Commissioner for Education, Imo State
- In office 2019–2023
- Governor: Hope Uzodimma

Member of the House of Representatives of Nigeria
- In office 2007–2011
- Constituency: Ohaji/Egbema/Oguta/Oru West Federal Constituency

Personal details
- Party: Peoples Democratic Party (PDP)
- Occupation: Politician

= Goodluck Nanah Opiah =

Nigerian politician

Rt. Hon. Chief Goodluck Nanah Opiah (born 12 February 1964) also known as Ugwumba Ikeoha is a Nigerian politician and the former Nigerian Federal Minister of State for Education.

He is a former Speaker of the Imo State House of Assembly, Nigeria, and former member representing Ohaji/Egbema, Oguta, Oru West in the Federal House of Representative. He represented Ohaji/Egbema constituency in the Imo House of Assembly from 2003 to 2011. He was also the Special Adviser/Coordinator to the Imo State Governor on Oil and Gas Matters and former Imo State Commissioner of Petroleum Resources. He is a member of the All Progressives Congress (APC).

==Education==
Goodluck Nanah Opiah is from Abacheke Egbema of the Ohaji/Egbema Local Government Area of Imo State in Nigeria. He started his primary school at Abacheke Primary School Egbema. In 1977, he was admitted into Egbema Secondary School, where he obtained the West African School Certificatein 1982 and later proceeded to the Rivers State University of Science and Technology (RSUST) in Port Harcourt, wherein he received a Bachelor of Science (Hons.) degree in Business Administration in 1987. He also holds Msc in Corporate Governance from the Leeds Metropolitan University United Kingdom.

==Business career==
Opiah worked in the private sector between 1989 and 2003 in multi national companies such UTC Plc and Bewac Plc Port Harcourt, Rivers State where he retired as the general manager/CEO in 2003 before joining active politics.

==Political career==
In 2003, Opiah was elected to the Imo State House of Assembly on the People's Democratic Party (PDP) ticket to represent the Ohaji/Egbema Constituency of Imo State. He sponsored the bill prohibiting discrimination against persons infected with HIV/AIDS at work places and institutions. He also helped the establishment of Imo Oil Producing Areas Development (ISOPADEC) through the sponsoring of a bill to that effect. Today, ISOPADEC is fully operational. Between 2003 and 2007, he was chairman and member of various House Committees and Ad-hoc Committees in the House. He was chairman, House Committee on Commerce, Industry and Tourism; chairman, Transport Committee; chairman, Petroleum Committee. He was appointed by the president of the Federal Republic of Nigeria, Dr Ebele Goodluck Jonathan as the chairman governing Board of Agricultural and Rural Management Institute (ARMTI) Ilorin, Kwara State in 2012 before being elected in 2015 as a Member, House of Representatives of the National Assembly for Ohaji/Egbema/Oguta/Oru West Federal constituency. In 2020, the Imo state Governor, distinguished Senator Hope Uzodinma, appointed him as the Special Adviser/Coordinator on Oil and Gas Matters and later Imo State Commissioner for Petroleum Resources. In June 2022 President Buhari nominated him as a Nigerian Federal Minister.

==Speakership==
Opiah was elected to represent Ohaji/Egbema Constituency in the Imo State Legislature for second term in the year 2007. His colleagues in the legislature unanimously elected him the 8th Honourable Speaker of the Imo State House of Assembly on June 5, 2007.

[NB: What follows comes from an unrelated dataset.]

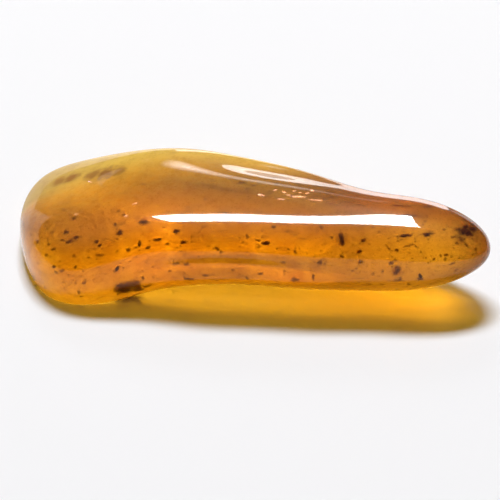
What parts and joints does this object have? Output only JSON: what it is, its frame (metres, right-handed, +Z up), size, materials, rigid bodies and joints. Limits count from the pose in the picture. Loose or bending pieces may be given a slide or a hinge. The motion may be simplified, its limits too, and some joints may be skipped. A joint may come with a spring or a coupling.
{
  "type": "insect in amber",
  "caption": "Polished drop of clear orange amber, wide and low at one end and drawn out to a blunt tip, with a winged midge and a scrap of bark sealed inside.",
  "frame": {"origin": "below the middle of the drop's box, on the surface it rests on", "axes": "+X along the drop from its wide end to its tip, +Y to its broad thin back edge, +Z up"},
  "size_m": [0.045, 0.0214, 0.0089],
  "materials": {
    "amber": "hand-polished clear amber, orange where thick and yellow where thin",
    "cuticle": "dark brown insect cuticle",
    "bark": "decayed dark brown bark and plant dust"
  },
  "bodies": {
    "root": {"amber_front": "amber", "amber_back": "amber", "insect": "cuticle", "bark_scrap": "bark"}
  },
  "joints": []
}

==House of Representative==
He won the March 28, 2015 House of Representative election for Ohaji/Egbema, Oguta, Oru West Constituency. He was a very active member of the 8th Assembly of the Federal House of Representatives.

== Nigerian Federal Minister==
On 21 June 2022 the Nigerian Senate received seven new nominees from President Muhammadu Buhari for consideration and confirmation as Ministers of the Federal Republic of Nigeria. Opiah was amonged the nominees. He was Sworn in as Nigerian Minister of State for Education by President Buhari on 6 July 2022.